Member of the Delaware Legislative Council from Sussex County
- In office October 20, 1776 – March 8, 1777
- Preceded by: Office established
- Succeeded by: John Jones

Justice of the peace for Sussex County
- In office March 20, 1767 – January 27, 1791

Member of the Provincial Assembly of the Three Lower Counties from Sussex
- In office August 1, 1774 – 1776

Chief justice of the Sussex County Court of Common Pleas and Orphans' Court
- In office March 8, 1777 – July 10, 1792

Military treasurer of Sussex County
- In office August 1776 – c. 1783

Member of the Sussex Committee of Safety
- In office c. 1775 – Unknown

Personal details
- Born: December 10, 1731 Lewes, Delaware
- Died: July 10, 1792 (aged 60) near Lewes, Delaware
- Spouse: Mary Stockley (m. 1750)
- Profession: Political figure

= John Wiltbank =

American political figure (1731–1792)

John Wiltbank (December 10, 1731 – July 10, 1792) was an American political figure from Lewes, Delaware. He was an important figure in the state during the Revolutionary War, being the military treasurer of Sussex County, a delegate at the Delaware Constitutional Convention, and serving in the 1st Delaware General Assembly, among other positions.

==Early life==
Wiltbank was born on December 10, 1731, in Lewes, Delaware. He was born on a 344-acre farm that had been given to his great-grandfather, and was the son of Cornelius Wiltbank. He grew up and was educated in Lewes. On March 12, 1750 or 1751, he married Mary Stockley, the daughter of Woodman Stockley, on her 14th birthday. They had a total of six children together, the first of which was born in 1751.

==Career==
On March 20, 1767, Wiltbank was appointed a justice of the peace for Sussex County. He was recommissioned in 1774 for a second term, for a third term in 1779, and for a fourth term in February 1788, eventually being replaced on January 27, 1791.

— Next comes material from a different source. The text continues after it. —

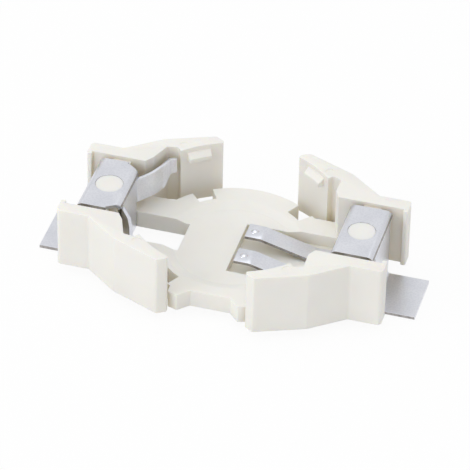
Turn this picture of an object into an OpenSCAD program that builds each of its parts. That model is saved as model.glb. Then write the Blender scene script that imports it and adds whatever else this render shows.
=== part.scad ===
// Surface-mount holder for one coin cell: a moulded housing and two pressed sheet contacts.
// The origin is on the board, under the centre of the cell. X runs from contact to contact.

/* [Coin cell] */
// Diameter of the coin cell that the pocket takes
cell_d = 12.5; // [12:0.1:12.8]
// Height of the coin cell
cell_h = 2.0; // [1.6:0.1:2.5]
// Gap between the cell's rim and the pocket wall
cell_gap = 0.15; // [0.05:0.05:0.25]
// Height left free between the cell and the nubs above it
cell_play = 0.05; // [0:0.05:0.2]

/* [Housing] */
// Length of the housing, from end block to end block
body_l = 20.4; // [20:0.1:22]
// Width of the housing across the wings
body_w = 12.94; // [12.8:0.02:14]
// Width of an end block
block_w = 7.2; // [7:0.1:7.8]
// Distance from the centre to the shoulder, where an end block turns into a wing
shoulder_x = 8.15; // [7.9:0.05:8.6]
// Distance from the centre to the bend in a wing's outer face
elbow_x = 6.05; // [5.8:0.05:6.3]
// Distance from the centre line to that bend
elbow_y = 5.22; // [5.1:0.02:5.5]
// Opening between the two wing tips on one side
mouth_w = 4.9; // [4:0.1:5.6]
// Thickness of an end block's side wall
wall_t = 0.87; // [0.7:0.01:1]
// Height of a wing's rim above the cell
rim_h = 0.88; // [0.7:0.02:1.2]
// Gap between the solder tab and the underside of the housing
standoff = 0.3; // [0.1:0.05:0.6]

/* [Floor] */
// Thickness of the floor that carries the cell's rim
floor_t = 1.17; // [1:0.01:1.5]
// Radius of the floor plate
floor_r = 5.64; // [5.2:0.02:5.8]
// Radius of the shallow dish in the floor
dish_r = 4.36; // [4:0.02:4.5]
// Depth of the dish
dish_h = 0.22; // [0.1:0.01:0.3]
// Width of the dish's sloped edge
dish_slope = 0.65; // [0.3:0.05:0.8]
// Distance from the centre line to the flat front edge of the floor
front_y = 5.15; // [5:0.05:5.4]
// Width of the flat front edge
front_w = 2.5; // [2:0.1:3]
// How far the two front feet reach past the flat front edge
foot_l = 0.65; // [0.3:0.05:0.8]
// Half width of the left arm, which joins the floor to the left block
left_arm = 3.13; // [3:0.01:3.4]
// Half width of the right arm
right_arm = 3.93; // [3.5:0.01:4]

/* [Retaining nubs] */
// How far a nub stands out over the cell's rim
nub_reach = 0.25; // [0.15:0.01:0.35]
// Height of a nub
nub_h = 0.55; // [0.3:0.05:0.6]
// Angle from the Y axis to the near end of a nub and of the window below it
nub_a0 = 29.5; // [28:0.5:31]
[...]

In 1774, Wiltbank was named a Sussex representative of the Provincial Assembly of the Three Lower Counties, (Note: Although Delaware was part of the Province of Pennsylvania at the time, it had a separate legislature known as the Provincial Assembly of the Three Lower Counties.) which had its first meeting on August 1 of that year. Originally a Tory sympathizer, Wiltbank was eventually convinced by Caesar Rodney and Thomas McKean to support the Colonies over Britain. That same year, he was elected a member of Sussex's "Boston Relief Committee," which helped gather funds for the colonists in Massachusetts.

Wiltbank was commissioned in September 1775 major by the Delaware Council of Safety, serving in a military regiment brought up in Sussex. He was also an original member of the Sussex Committee of Safety. In August 1776, he was appointed the military treasurer of the county, which was an important position as funding was vitally needed for the Revolutionary War. In September, Wiltbank represented Sussex County at the Delaware Constitutional Convention, held in New Castle, which led to the creation of the state's first governing document.

Shortly afterwards, Wiltbank was elected to the Legislative Council, now known as the State Senate, in the 1st Delaware General Assembly. He received a total of 542 votes in the election, the highest number for any candidate in his county. On February 21, 1777, Wiltbank was appointed chief justice of the Sussex County Court of Common Pleas and Orphans' Court, and resigned his position in the Legislative Council to serve on the court, taking his oath of office on March 8. He served in that position until his death, being known as an "astute judge and a man of wide interests," according to The Morning News. Wiltbank remained as the military treasurer of Sussex County throughout the remaining years of the war, and was described as having "aided greatly in the war effort."

==Personal life==
Throughout his life, Wiltbank had an interest in education, and he once donated some of his property for a school to be built. He was for a time an Episcopalian, serving as a trustee at St. Peter's Church, before converting to Methodism and serving the same position with the Bethel Methodist Protestant Church. Wiltbank was wealthy and had two estates by the time of his death, including the 344-acre "Tower Hill" and one called "Dover."

On March 21, 1791, Wiltbank wrote a will, while "in the health of body." On July 3, 1792, he added a codicil, being "weak in body, but of sound and perfect disposing mind memory and judgement." The Pennsylvania Genealogical Magazine wrote that his will and codicil were "drawn with the meticulous care one would expect to be exercised by so eminent a jurist." Included in his will was the distribution of his Negro slaves, each of which he said was to be set free upon reaching the age of 34 and 1/2. Wiltbank died on July 10, 1792, at the age of 60, while residing at his "Dover" estate, near Lewes. Wiltbank was later described in an article by the Pennsylvania Genealogical Magazine as a man "so filled with honors that we must merely enumerate rather than discuss them."